↓

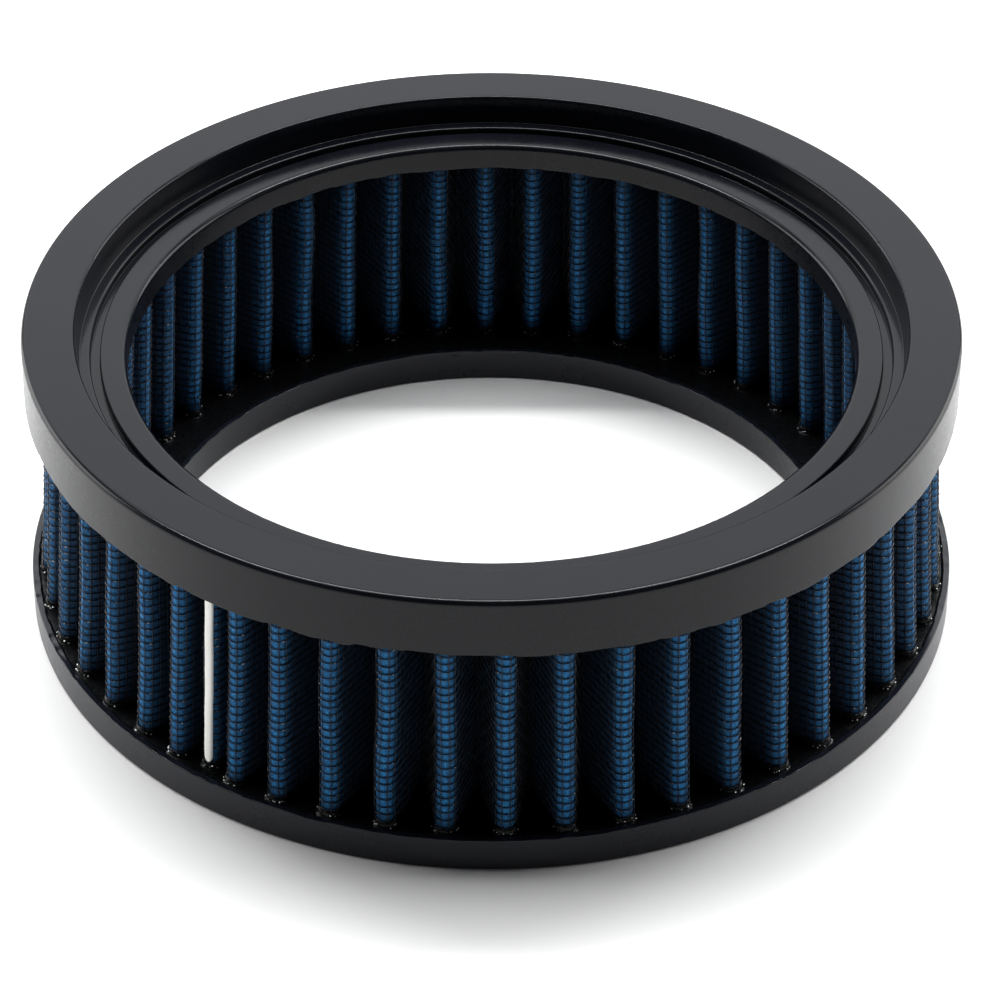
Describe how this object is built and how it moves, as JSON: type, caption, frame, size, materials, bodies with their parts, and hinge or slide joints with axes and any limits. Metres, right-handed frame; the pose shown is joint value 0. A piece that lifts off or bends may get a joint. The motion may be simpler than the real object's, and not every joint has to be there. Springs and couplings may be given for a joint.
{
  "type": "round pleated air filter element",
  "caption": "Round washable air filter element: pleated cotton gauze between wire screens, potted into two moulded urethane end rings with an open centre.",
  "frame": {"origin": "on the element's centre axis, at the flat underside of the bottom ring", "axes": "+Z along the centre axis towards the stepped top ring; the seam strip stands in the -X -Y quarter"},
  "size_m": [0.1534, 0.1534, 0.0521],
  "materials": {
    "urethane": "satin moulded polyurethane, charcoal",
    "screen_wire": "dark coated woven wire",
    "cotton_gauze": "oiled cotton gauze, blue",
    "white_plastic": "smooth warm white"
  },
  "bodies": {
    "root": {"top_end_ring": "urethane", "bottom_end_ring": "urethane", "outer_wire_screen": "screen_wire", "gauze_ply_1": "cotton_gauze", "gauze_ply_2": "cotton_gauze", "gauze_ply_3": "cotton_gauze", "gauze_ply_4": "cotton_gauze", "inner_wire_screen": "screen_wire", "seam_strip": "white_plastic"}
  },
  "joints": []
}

↑

* Directions for this task *
Say how many lines contain the string "frame", giving nothing but the count.

* The answer *
2